Graphically complex PDFs where text extraction reaches its limits
The balance between quality (smaller chunks) and performance (longer processing time)
The fundamental LLM limitations: context restrictions, occasional hallucinations, insufficient prompt following

The surprising simplicity#

What is most surprising is that such a compact code (280 lines, 10 functions, 7 core libraries) generates high-quality and helpful summaries with six different analysis modes, from short versions to critical reflections. The solution is far simpler than initially expected, but functionally sufficient for intensive productive use.

Historical classification and series context#

This tool was created over a year ago as the first systematic LLM coding experiment. Since then, all the technologies involved have evolved considerably: LLMs with larger contexts, better libraries, more sophisticated prompt engineering techniques. The findings documented here should therefore be understood in their historical context.

However, within the scope of this series of articles, this project marks an important starting point: from here, the path to increasingly complex programmes and refined methods developed. The fundamental principles – architecture ownership, simplicity, incremental approach – remained relevant in later, more complex projects.
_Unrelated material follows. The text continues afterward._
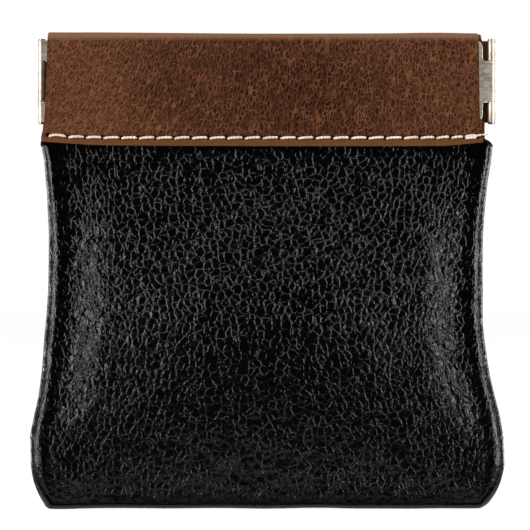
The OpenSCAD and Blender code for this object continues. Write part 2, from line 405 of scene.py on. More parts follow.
@dataclass(frozen=True)
class OiledBrownLeather:
    """Vegetable-tanned brown leather, oiled and left matt.

    Handling has opened a fine net of lighter cracks, and the oil leaves darker reddish spots between.
    """

    base: str = "#2a1207"
    deep: str = "#1a0a03"
    spot: str = "#140501"
    vein: str = "#744930"
    # The fold's colour: wear, and a painted highlight where the top lamp falls on the fold.
    fold: str = "#86624a"
    margin: str = "#6b4426"
    # Painted light: the band's ends are coloured paler where the lamps fall on them.
    pale: str = "#8a5e48"
    # Painted shade in the needle holes.
    pierced: str = "#060201"
    # The real cracks part cells of about 0.3 to 0.7 mm. They are drawn as two nets, of 0.68 and 0.37 mm.
    crackle: float = 0.68
    fine_crackle: float = 0.55 * 0.68
    pores_per_mm: float = 7.0
    relief: float = 0.05
    roughness: float = 0.75
    gloss: float = 0.04

    def material(self) -> bpy.types.Material:
        """Makes the leather, on both of its faces and on its cut edges.

        Returns:
            The finish of both bands.
        """
        material, graph, shader = new_material("brown_oiled_leather")
        hide = graph.add("Attribute", {}, attribute_name="hide").outputs["Vector"]
        worn, margin, hole, pale = [
            graph.add("Attribute", {}, attribute_name=name).outputs["Fac"]
            for name in ("worn", "margin", "hole", "pale")
        ]
        warp = graph.add("TexNoise", {"Vector": hide, "Scale": 0.9, "Detail": 3.0})
        shift = (warp.outputs["Color"], (0.8, 0.8, 0.0), hide)
        moved = graph.add("VectorMath", shift, operation="MULTIPLY_ADD")
        strength = graph.add("TexNoise", {"Vector": hide, "Scale": 0.5, "Detail": 4.0})
        mottle = graph.add("TexNoise", {"Vector": moved, "Scale": 0.8, "Detail": 4.0})
        drawn = graph.add("Mapping", {"Vector": moved, "Scale": (2.6, 0.75, 1.0)})
        fibre = graph.add("TexNoise", {"Vector": drawn, "Scale": 1.0, "Detail": 4.0, "Roughness": 0.65})
        shapes = []
        for feature, size, start, end, noise, low, high, paler in (
            ("DISTANCE_TO_EDGE", self.crackle, 0.12, 0.0, mottle, 0.18, 0.8, 2.0),
            ("DISTANCE_TO_EDGE", self.fine_crackle, 0.17, 0.0, fibre, 0.0, 0.42, 1.4),
            ("F1", self.crackle, 0.5, 0.12, strength, 0.42, 0.08, 0.0),
        ):
            cells = graph.add("TexVoronoi", {"Vector": moved, "Scale": 1.0 / size}, feature=feature)
            shape = graph.add("MapRange", (cells, start, end), interpolation_type="SMOOTHSTEP")
            patch = graph.add("MapRange", (noise, 0.4, 0.6, low, high))
            patch = graph.add("Math", (pale, paler, patch), operation="MULTIPLY_ADD")
            shapes.append(graph.add("Math", (shape, patch), operation="MULTIPLY"))
        vein, fine, dark = shapes
        tone = graph.add("Mix", {0: 0.4, 2: strength, 3: fibre}, data_type="FLOAT")
        colour = graph.add("ValToRGB", (tone,), ((0.38, self.deep), (0.6, self.base)))
        for share, other in (
            # Paler ends: painted light.
            (graph.add("Math", (pale, 0.4), operation="MULTIPLY"), self.pale),
            (dark, self.spot),
            (fine, self.vein),
            (vein, self.vein),
            # The fold: wear and a painted highlight.
            (worn, self.fold),
            (margin, self.margin),
            (hole, self.pierced),
        ):
            colour = graph.add("Mix", {0: share, 6: colour, 7: linear(other)}, data_type="RGBA")
        pores = graph.add("TexNoise", {"Vector": hide, "Scale": self.pores_per_mm, "Detail": 2.0})
        bump = {"Strength": 0.5, "Distance": self.relief * MM}
        crack = graph.add("Bump", {"Height": vein, **bump})
        surface = graph.add("Bump", {"Height": pores, "Normal": crack, **bump})
        graph.wire(shader, {"Base Color": colour, "Normal": surface, "Roughness": self.roughness})
        shader.inputs["Specular IOR Level"].default_value = self.gloss
        return material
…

Observations on the approach#

This experiment shows that LLM-assisted coding can be highly efficient in clearly defined contexts. In this specific case, the following aspects proved helpful:

Planning the architecture ourselves and using LLMs for narrowly defined implementation steps
Choosing libraries that already take LLM integration into account (such as pymupdf4llm)
Understanding prompt engineering as a critical part of the system architecture
Prioritising simplicity over premature optimisation

A key observation from this first experiment: LLM coding enabled the rapid development of a practical tool, with responsibility for strategic technical decisions remaining with humans and work being carried out iteratively in small steps. These basic principles formed the foundation for all subsequent, more complex projects in the series. Further experiments will show whether these observations can be transferred to other contexts.

Part 1 of the series ‘Methodological insights from LLM coding experiments’ – documenting a learning journey from simple tools to complex programmes. This first experiment took place almost a year ago; since then, the technologies have evolved considerably, but the basic methodological principles remain relevant.